**Problem**
Repeat only the lines running from the beginning of the material through the line that contains "return join(ear, bridge)".

**Information provided**
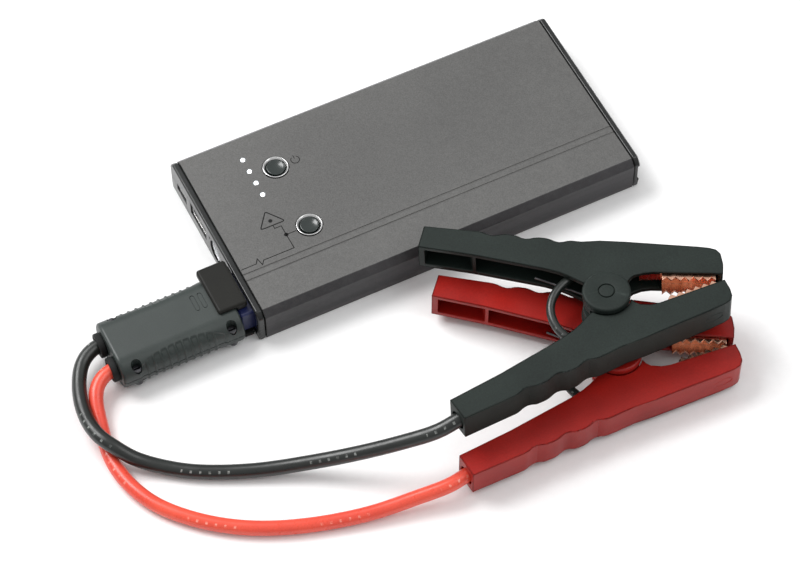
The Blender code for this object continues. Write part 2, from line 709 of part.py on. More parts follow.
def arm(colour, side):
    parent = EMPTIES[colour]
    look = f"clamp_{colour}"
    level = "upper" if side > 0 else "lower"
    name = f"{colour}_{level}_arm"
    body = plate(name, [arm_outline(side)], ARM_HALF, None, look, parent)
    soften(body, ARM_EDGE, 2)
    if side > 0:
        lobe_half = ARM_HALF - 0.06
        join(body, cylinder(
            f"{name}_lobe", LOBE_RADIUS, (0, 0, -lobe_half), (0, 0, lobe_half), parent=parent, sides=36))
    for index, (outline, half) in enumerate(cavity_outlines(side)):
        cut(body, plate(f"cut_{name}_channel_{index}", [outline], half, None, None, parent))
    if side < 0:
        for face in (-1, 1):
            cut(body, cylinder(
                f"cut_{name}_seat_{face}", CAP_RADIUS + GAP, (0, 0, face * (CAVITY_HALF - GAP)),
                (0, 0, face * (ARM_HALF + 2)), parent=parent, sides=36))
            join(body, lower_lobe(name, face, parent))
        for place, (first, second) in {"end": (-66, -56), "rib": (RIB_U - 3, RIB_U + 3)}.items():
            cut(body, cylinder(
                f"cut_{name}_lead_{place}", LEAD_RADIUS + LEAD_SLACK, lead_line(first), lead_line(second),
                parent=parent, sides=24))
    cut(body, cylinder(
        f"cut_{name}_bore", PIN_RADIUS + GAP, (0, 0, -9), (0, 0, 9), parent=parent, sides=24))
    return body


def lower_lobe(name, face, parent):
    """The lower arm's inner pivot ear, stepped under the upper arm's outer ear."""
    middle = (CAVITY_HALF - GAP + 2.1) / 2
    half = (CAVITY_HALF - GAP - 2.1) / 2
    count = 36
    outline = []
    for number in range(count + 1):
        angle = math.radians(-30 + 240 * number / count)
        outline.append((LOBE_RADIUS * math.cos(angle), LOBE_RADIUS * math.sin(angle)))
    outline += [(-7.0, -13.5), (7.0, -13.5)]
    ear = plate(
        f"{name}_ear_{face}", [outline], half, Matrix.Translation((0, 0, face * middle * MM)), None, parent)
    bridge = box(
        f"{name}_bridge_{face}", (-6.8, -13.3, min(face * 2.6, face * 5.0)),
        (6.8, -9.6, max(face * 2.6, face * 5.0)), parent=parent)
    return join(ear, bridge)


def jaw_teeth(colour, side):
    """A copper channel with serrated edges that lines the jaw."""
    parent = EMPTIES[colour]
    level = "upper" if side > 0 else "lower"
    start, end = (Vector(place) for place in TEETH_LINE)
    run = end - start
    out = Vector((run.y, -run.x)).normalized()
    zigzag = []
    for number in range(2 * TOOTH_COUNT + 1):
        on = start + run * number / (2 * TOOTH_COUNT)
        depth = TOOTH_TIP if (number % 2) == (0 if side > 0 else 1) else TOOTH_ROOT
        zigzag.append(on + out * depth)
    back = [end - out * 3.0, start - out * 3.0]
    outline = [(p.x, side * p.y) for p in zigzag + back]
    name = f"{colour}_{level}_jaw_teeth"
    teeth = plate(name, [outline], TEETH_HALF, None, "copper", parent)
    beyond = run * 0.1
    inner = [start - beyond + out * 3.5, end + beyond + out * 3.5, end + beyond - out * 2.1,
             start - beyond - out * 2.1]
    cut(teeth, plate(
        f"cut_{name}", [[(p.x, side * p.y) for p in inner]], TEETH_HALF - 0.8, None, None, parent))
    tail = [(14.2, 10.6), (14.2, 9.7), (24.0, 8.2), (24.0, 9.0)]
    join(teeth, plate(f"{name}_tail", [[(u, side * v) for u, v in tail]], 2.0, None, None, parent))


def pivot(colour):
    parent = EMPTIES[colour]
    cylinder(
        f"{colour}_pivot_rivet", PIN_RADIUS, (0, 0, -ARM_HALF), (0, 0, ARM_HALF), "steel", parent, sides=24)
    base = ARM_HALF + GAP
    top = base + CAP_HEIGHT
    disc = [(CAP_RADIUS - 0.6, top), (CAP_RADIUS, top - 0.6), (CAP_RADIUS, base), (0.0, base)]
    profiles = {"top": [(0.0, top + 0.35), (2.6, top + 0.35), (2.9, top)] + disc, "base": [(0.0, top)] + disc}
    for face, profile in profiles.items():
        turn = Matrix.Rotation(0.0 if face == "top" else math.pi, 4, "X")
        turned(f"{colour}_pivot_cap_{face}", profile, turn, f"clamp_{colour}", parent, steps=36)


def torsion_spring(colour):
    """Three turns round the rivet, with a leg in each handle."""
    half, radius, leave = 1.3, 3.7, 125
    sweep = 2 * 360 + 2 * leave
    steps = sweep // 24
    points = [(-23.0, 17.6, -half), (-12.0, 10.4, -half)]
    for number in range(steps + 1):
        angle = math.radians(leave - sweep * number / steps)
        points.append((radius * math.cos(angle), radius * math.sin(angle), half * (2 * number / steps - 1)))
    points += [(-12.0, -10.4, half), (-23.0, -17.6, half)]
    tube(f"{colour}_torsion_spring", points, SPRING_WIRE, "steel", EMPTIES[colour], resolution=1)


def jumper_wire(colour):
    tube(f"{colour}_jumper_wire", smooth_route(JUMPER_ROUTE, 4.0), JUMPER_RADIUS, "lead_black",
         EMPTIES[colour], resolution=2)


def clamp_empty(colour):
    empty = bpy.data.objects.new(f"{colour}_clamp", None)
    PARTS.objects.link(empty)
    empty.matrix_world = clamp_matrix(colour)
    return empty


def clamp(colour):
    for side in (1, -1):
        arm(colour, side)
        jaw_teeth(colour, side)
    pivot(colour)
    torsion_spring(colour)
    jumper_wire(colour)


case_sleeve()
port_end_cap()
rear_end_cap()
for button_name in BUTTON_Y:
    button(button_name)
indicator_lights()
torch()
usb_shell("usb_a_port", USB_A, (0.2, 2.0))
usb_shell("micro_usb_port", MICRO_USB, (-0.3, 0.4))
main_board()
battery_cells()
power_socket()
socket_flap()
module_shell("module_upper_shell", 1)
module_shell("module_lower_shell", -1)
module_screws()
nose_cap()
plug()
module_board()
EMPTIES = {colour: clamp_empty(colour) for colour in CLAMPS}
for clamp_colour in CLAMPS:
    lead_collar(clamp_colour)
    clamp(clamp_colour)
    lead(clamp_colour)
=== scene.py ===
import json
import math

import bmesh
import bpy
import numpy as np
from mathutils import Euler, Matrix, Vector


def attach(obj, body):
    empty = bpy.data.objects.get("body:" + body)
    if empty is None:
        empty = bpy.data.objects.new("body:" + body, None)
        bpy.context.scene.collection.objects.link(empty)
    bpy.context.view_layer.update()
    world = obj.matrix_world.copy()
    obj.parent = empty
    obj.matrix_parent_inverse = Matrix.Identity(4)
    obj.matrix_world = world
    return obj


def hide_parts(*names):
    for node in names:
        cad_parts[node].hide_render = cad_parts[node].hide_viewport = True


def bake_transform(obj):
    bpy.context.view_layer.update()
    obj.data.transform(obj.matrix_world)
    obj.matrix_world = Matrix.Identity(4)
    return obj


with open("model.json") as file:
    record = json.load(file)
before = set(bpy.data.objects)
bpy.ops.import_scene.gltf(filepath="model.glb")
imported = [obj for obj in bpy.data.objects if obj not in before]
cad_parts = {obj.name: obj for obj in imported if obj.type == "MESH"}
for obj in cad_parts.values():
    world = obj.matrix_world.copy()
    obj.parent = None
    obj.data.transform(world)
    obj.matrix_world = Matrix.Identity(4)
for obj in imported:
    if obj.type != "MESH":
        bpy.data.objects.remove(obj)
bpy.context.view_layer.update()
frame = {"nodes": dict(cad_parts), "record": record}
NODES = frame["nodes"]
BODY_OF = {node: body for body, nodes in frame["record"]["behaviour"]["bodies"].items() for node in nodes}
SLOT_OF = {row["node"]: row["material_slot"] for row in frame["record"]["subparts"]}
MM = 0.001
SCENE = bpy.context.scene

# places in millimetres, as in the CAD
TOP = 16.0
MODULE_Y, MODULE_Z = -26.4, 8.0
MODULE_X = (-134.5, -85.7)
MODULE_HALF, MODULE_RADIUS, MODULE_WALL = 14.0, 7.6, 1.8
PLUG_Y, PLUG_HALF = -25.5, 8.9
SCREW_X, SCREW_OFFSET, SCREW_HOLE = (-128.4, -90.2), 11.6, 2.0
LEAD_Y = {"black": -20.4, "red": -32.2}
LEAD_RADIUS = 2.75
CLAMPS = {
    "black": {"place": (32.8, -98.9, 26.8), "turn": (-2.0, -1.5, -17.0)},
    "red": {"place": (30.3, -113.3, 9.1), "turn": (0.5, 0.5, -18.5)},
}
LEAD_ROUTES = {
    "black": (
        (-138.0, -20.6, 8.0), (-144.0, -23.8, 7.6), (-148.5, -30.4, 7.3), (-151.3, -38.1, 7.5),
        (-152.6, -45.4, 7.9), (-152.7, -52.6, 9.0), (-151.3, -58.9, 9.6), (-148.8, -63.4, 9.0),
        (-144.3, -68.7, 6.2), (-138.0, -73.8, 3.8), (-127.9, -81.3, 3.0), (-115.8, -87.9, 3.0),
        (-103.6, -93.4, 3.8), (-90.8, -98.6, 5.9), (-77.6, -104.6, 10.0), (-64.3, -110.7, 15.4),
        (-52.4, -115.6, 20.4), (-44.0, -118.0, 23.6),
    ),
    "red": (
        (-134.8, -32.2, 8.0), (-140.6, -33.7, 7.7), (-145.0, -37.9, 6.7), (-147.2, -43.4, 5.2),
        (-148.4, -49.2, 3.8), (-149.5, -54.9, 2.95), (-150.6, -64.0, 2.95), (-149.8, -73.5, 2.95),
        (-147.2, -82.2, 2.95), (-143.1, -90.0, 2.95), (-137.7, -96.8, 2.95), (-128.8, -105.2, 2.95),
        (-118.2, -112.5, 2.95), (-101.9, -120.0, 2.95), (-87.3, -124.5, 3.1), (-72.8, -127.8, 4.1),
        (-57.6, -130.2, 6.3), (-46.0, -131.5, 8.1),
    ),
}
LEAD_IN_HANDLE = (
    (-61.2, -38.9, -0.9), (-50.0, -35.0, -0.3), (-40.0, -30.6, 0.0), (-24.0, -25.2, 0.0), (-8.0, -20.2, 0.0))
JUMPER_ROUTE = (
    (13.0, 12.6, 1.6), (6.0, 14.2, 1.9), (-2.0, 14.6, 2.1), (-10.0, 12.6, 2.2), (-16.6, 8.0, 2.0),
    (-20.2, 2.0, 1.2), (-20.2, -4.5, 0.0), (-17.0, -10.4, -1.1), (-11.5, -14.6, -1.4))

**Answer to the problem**
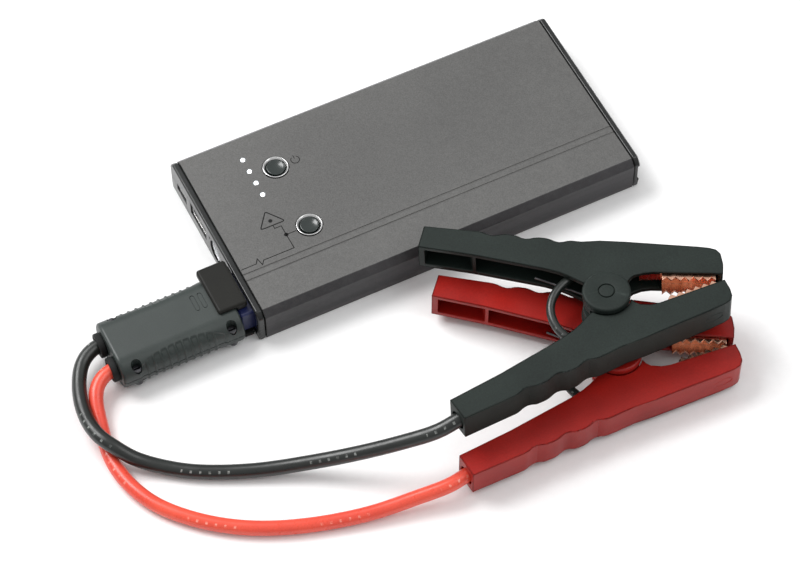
The Blender code for this object continues. Write part 2, from line 709 of part.py on. More parts follow.
def arm(colour, side):
    parent = EMPTIES[colour]
    look = f"clamp_{colour}"
    level = "upper" if side > 0 else "lower"
    name = f"{colour}_{level}_arm"
    body = plate(name, [arm_outline(side)], ARM_HALF, None, look, parent)
    soften(body, ARM_EDGE, 2)
    if side > 0:
        lobe_half = ARM_HALF - 0.06
        join(body, cylinder(
            f"{name}_lobe", LOBE_RADIUS, (0, 0, -lobe_half), (0, 0, lobe_half), parent=parent, sides=36))
    for index, (outline, half) in enumerate(cavity_outlines(side)):
        cut(body, plate(f"cut_{name}_channel_{index}", [outline], half, None, None, parent))
    if side < 0:
        for face in (-1, 1):
            cut(body, cylinder(
                f"cut_{name}_seat_{face}", CAP_RADIUS + GAP, (0, 0, face * (CAVITY_HALF - GAP)),
                (0, 0, face * (ARM_HALF + 2)), parent=parent, sides=36))
            join(body, lower_lobe(name, face, parent))
        for place, (first, second) in {"end": (-66, -56), "rib": (RIB_U - 3, RIB_U + 3)}.items():
            cut(body, cylinder(
                f"cut_{name}_lead_{place}", LEAD_RADIUS + LEAD_SLACK, lead_line(first), lead_line(second),
                parent=parent, sides=24))
    cut(body, cylinder(
        f"cut_{name}_bore", PIN_RADIUS + GAP, (0, 0, -9), (0, 0, 9), parent=parent, sides=24))
    return body


def lower_lobe(name, face, parent):
    """The lower arm's inner pivot ear, stepped under the upper arm's outer ear."""
    middle = (CAVITY_HALF - GAP + 2.1) / 2
    half = (CAVITY_HALF - GAP - 2.1) / 2
    count = 36
    outline = []
    for number in range(count + 1):
        angle = math.radians(-30 + 240 * number / count)
        outline.append((LOBE_RADIUS * math.cos(angle), LOBE_RADIUS * math.sin(angle)))
    outline += [(-7.0, -13.5), (7.0, -13.5)]
    ear = plate(
        f"{name}_ear_{face}", [outline], half, Matrix.Translation((0, 0, face * middle * MM)), None, parent)
    bridge = box(
        f"{name}_bridge_{face}", (-6.8, -13.3, min(face * 2.6, face * 5.0)),
        (6.8, -9.6, max(face * 2.6, face * 5.0)), parent=parent)
    return join(ear, bridge)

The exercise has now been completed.